*EXERCISE INSTRUCTIONS*:
Exactly how many lines have the word "Blender"? Answer with the bare number.

### RECORDS FOR PROCESSING

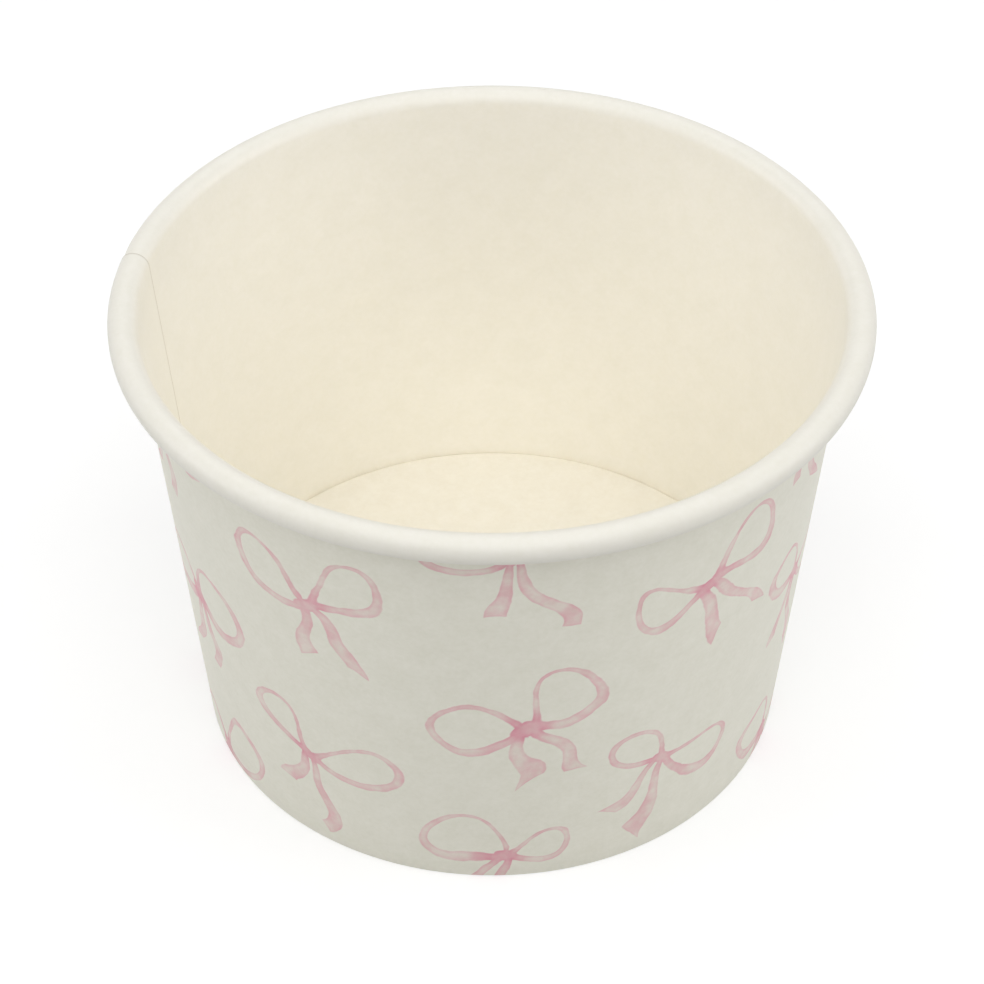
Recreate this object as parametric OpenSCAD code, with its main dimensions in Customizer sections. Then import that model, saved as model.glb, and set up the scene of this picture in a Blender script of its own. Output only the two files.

######
### RECORDS FOR PROCESSING

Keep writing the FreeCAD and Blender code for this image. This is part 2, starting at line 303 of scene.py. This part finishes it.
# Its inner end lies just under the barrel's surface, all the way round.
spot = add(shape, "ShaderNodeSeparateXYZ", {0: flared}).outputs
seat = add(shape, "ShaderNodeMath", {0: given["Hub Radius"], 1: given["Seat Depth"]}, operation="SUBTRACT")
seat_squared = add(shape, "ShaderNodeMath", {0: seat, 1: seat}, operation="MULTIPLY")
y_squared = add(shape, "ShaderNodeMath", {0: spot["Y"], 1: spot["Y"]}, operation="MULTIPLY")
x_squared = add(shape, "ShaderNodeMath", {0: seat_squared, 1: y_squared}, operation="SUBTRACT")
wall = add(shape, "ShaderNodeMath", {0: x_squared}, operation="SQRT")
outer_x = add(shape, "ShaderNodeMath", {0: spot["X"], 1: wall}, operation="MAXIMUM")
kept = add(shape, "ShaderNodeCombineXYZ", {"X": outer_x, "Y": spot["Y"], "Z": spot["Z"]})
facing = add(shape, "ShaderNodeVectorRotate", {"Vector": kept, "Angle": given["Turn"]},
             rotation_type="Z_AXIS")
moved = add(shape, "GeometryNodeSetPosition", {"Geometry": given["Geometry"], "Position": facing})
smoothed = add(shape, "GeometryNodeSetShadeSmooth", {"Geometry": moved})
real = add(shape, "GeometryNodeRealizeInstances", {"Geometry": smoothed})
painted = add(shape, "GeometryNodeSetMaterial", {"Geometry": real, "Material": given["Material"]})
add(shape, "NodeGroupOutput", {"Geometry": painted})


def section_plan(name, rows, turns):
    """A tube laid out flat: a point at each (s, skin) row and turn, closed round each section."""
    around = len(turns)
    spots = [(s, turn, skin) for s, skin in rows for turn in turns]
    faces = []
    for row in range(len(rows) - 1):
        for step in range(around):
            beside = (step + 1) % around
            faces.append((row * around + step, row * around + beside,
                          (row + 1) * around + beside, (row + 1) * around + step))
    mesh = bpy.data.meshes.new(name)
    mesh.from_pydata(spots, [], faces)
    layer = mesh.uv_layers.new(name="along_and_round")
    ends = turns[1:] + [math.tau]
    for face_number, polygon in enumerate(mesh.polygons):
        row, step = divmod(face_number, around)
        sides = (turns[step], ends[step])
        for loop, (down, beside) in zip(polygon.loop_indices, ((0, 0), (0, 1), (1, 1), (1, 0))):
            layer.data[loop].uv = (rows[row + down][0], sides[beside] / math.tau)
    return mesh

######

*EXERCISE ANSWER*:
2